All of these can be used to create periods of time that can be added to or subtracted from date-time data. For example, what will the date be one year from today?

today()

## [1] "2020-08-11"

today() + years(x = 1)

## [1] "2021-08-11"

7.3 Durations

On the other hand, we also need a way to make date-time values that have a consistent meaning, such as: 1 day = 24 hours. These are known as durations. The functions for durations are very similar to those for periods. For example, the code to create a duration of 1 day is:

ddays(x = 1)

## [1] "86400s (~1 days)"

Notice the change in output between the period and duration of 1 day - we’re given this number in seconds for durations.

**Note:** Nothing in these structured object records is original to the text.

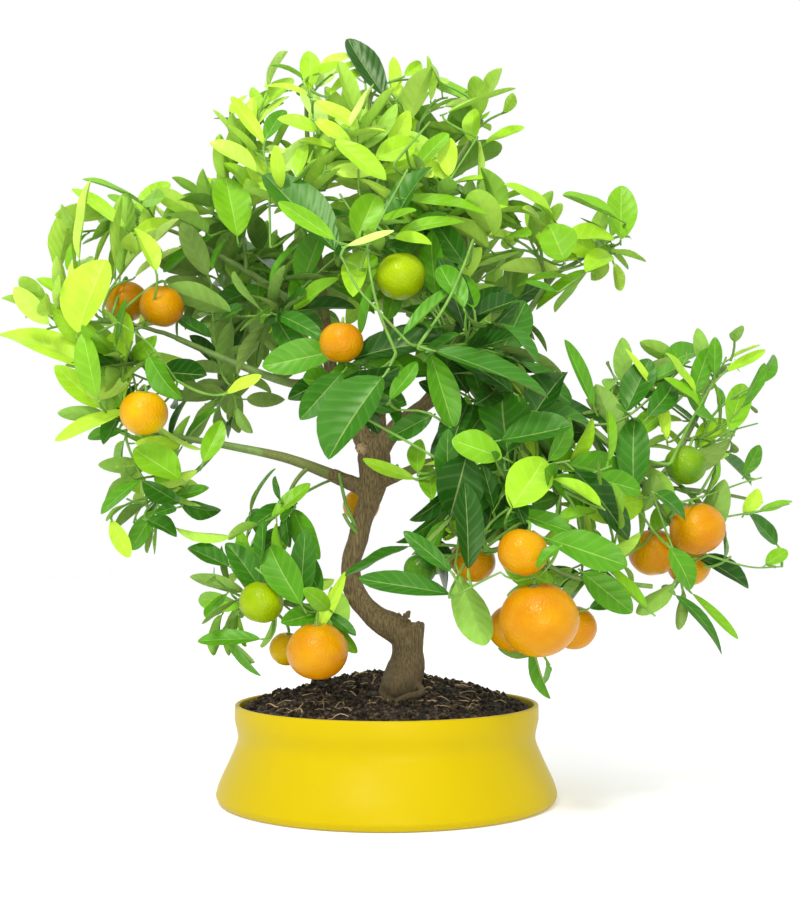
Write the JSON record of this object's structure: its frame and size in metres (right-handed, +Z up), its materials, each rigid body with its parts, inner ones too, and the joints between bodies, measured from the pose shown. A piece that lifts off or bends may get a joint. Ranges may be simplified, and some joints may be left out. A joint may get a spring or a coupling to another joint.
{
  "type": "calamondin orange tree",
  "caption": "Small orange tree with a leaning trunk and a spreading crown that bears fruit, standing in a low round yellow pot.",
  "frame": {"origin": "centre of the pot's flat underside", "axes": "+Z up along the pot's axis, +X along the crown's widest side, -Y towards the side that is usually seen"},
  "size_m": [0.5215, 0.3248, 0.4939],
  "materials": {
    "pot": "satin",
    "soil": "rough",
    "bark": "rough",
    "foliage": "satin"
  },
  "bodies": {
    "root": {"pot": "pot", "soil": "soil", "trunk": "bark", "leader_left": "bark", "leader_centre": "bark", "leader_right": "bark", "left_low_limb": "bark", "left_mid_limb": "bark", "left_high_limb": "bark", "crown_right_limb": "bark", "upright_right": "bark", "fan_limb": "bark", "right_limb": "bark", "far_limb": "bark", "low_right_limb": "bark", "low_right_twig": "bark", "low_left_limb": "bark", "back_left_limb": "bark", "back_right_limb": "bark", "crest_left": "foliage", "shoulder_left": "foliage", "crown_left": "foliage", "centre_left": "foliage", "centre_front": "foliage", "crest": "foliage", "crown_centre": "foliage", "back_top": "foliage", "centre_fruited": "foliage", "crest_right": "foliage", "crown_right_tip": "foliage", "crown_right": "foliage", "centre_mid": "foliage", "shoulder_low": "foliage", "left_spray": "foliage", "left_inner": "foliage", "left_tip": "foliage", "left_inner_low": "foliage", "left_tip_low": "foliage", "left_drop": "foliage", "hanging": "foliage", "centre_right": "foliage", "right_dark": "foliage", "fan": "foliage", "fan_tip": "foliage", "right_dark_low": "foliage", "right_light": "foliage", "low_right": "foliage", "low_right_fruit": "foliage", "low_right_out": "foliage", "right_column": "foliage", "far_rise": "foliage", "far_fruited": "foliage", "far_tip": "foliage", "far_mid": "foliage", "far_top": "foliage", "low_left": "foliage", "low_left_fruit": "foliage", "back_left": "foliage", "back_right": "foliage", "back_low": "foliage"}
  },
  "joints": []
}
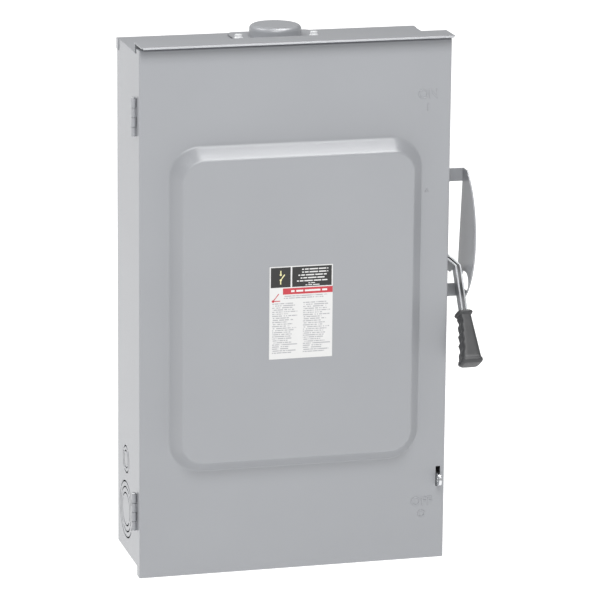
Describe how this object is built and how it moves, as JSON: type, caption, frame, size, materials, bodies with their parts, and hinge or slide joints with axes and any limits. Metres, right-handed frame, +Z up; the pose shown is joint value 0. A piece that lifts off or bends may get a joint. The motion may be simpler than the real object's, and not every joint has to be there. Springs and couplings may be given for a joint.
{
  "type": "ac disconnect box",
  "caption": "Wall-mounted outdoor disconnect switch: folded steel box with drip hood, hinged door, side lever with guard, and a fused three-pole knife switch inside.",
  "frame": {"origin": "centre of the rectangle of four wall-mounting holes, on the back face of the box", "axes": "+Z up, +X to the right seen from the front, the door faces -Y"},
  "size_m": [0.4754, 0.1956, 0.7415],
  "materials": {
    "grey_paint": "satin powder coat",
    "moulded_base": "moulded, fine texture",
    "grip_plastic": "satin moulded",
    "aluminium": "machined and tin plated",
    "plated_copper": "tin-plated copper",
    "fuse_fibre": "vulcanised fibre",
    "brass": "satin",
    "label": "printed vinyl",
    "gasket": "matte",
    "zinc_steel": "bright zinc plate"
  },
  "bodies": {
    "enclosure": {"base_screws": "zinc_steel", "bottom_wall": "grey_paint", "box_hinge_lower": "grey_paint", "box_hinge_upper": "grey_paint", "drip_hood": "grey_paint", "enclosure_wrap": "grey_paint", "fuse_base": "moulded_base", "fuse_clip_lower_1": "plated_copper", "fuse_clip_lower_2": "plated_copper", "fuse_clip_lower_3": "plated_copper", "fuse_ends_1": "brass", "fuse_ends_2": "brass", "fuse_ends_3": "brass", "fuse_tube_1": "fuse_fibre", "fuse_tube_2": "fuse_fibre", "fuse_tube_3": "fuse_fibre", "ground_bar": "aluminium", "guard_rivets": "zinc_steel", "handle_guard": "grey_paint", "hinge_jaw_1": "plated_copper", "hinge_jaw_2": "plated_copper", "hinge_jaw_3": "plated_copper", "hinge_pins": "zinc_steel", "hub_gasket": "gasket", "hub_plate": "grey_paint", "hub_screws": "zinc_steel", "kicker_spring": "zinc_steel", "latch_guide": "zinc_steel", "latch_spring": "zinc_steel", "line_lug_1": "aluminium", "line_lug_2": "aluminium", "line_lug_3": "aluminium", "line_shield": "moulded_base", "line_terminal_1": "plated_copper", "line_terminal_2": "plated_copper", "line_terminal_3": "plated_copper", "load_lug_1": "aluminium", "load_lug_2": "aluminium", "load_lug_3": "aluminium", "mechanism_bracket": "grey_paint", "neutral_bar": "aluminium", "neutral_insulator": "moulded_base", "shaft_bushing": "brass", "switch_base": "moulded_base", "top_wall": "grey_paint", "wire_screws": "zinc_steel"},
    "door": {"door_panel": "grey_paint", "door_hinge_upper": "grey_paint", "door_hinge_lower": "grey_paint", "door_label": "label", "wiring_label": "label"},
    "handle": {"lever": "zinc_steel", "grip": "grip_plastic", "handle_shaft": "zinc_steel"},
    "drive_link": {"drive_link": "zinc_steel"},
    "blade_rotor": {"crossbar": "moulded_base", "switch_blade_1": "plated_copper", "switch_blade_2": "plated_copper", "switch_blade_3": "plated_copper"},
    "latch": {"latch_hook": "zinc_steel"}
  },
  "joints": [
    {"name": "door_hinge", "type": "hinge", "parent": "enclosure", "child": "door", "pos_m": [-0.2128, -0.1248, 0], "axis": [0, 0, -1], "range_deg": [0, 170]},
    {"name": "handle_pivot", "type": "hinge", "parent": "enclosure", "child": "handle", "pos_m": [0.2, -0.082, 0.08], "axis": [-1, 0, 0], "range_deg": [0, 100]},
    {"name": "blade_swing", "type": "hinge", "parent": "enclosure", "child": "blade_rotor", "pos_m": [0, -0.05, 0.1], "axis": [-1, 0, 0], "range_deg": [0, 100]},
    {"name": "link_pivot", "type": "hinge", "parent": "handle", "child": "drive_link", "pos_m": [0.1825, -0.10181, 0.08278], "axis": [-1, 0, 0], "range_deg": [-100, 0]},
    {"name": "latch_slide", "type": "slide", "parent": "enclosure", "child": "latch", "axis": [0, 0, 1], "range_m": [0, 0.006], "stiffness_N_per_m": 150, "springref_m": -0.004, "deforming": ["latch_spring"]}
  ],
  "couplings": [
    {"joint": "blade_swing", "follows": "handle_pivot", "ratio": 1},
    {"joint": "link_pivot", "follows": "handle_pivot", "ratio": -1}
  ]
}
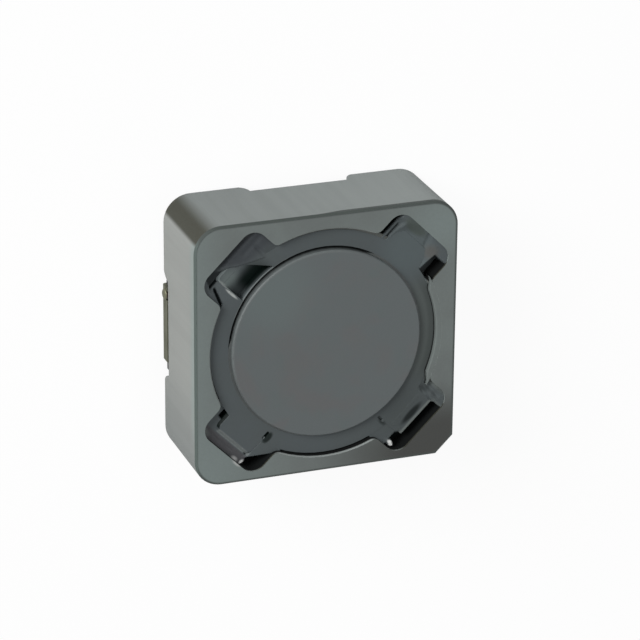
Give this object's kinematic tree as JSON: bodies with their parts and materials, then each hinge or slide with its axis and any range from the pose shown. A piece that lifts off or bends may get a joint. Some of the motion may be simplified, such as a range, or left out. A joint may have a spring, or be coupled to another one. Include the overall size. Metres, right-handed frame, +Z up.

All of the period functions are also available for durations, except months().

• dseconds()
• dminutes()
• dhours()
• dweeks()
• dyears()
• dmilliseconds()
• dmicroseconds()
• dnanoseconds()
• dpicoseconds()

Let’s try that whole date 1 year from today thing again.

today()

## [1] "2020-08-11"

today() + dyears()

## [1] "2021-08-11 06:00:00 UTC"

Notice that this is because the duration of 1 year is set to 365 days (and a leap year occurs next year).

7.4 Months

As you know, not all months are created equal - at least where length is concerned. This can cause some rather unexpected issues if you aren’t careful with your programming. Let’s demonstrate this with the following code.

ymd("2019-jan-31") + months(1)

## [1] NA

What happened?
Well, since we created a period of 1 month and tried to add that to January 31st, R tried to make it February 31st; however, that doesn’t exist, so it returned an NA value. To solve circumstances like this, we have a few special operators in the lubridate package: %m+% and %m-%. Let’s try our earlier demonstration again using one of our new operators.

ymd("2019-jan-31") %m+% months(1)

## [1] "2019-02-28"

Wonderful! What would happen for a few other days?

ymd("2019-march-30") %m-% months(1)

## [1] "2019-02-28"

ymd("2019-jan-29") %m+% months(1)

## [1] "2019-02-28"

As you can see, this operator will return the closest possible value for the month.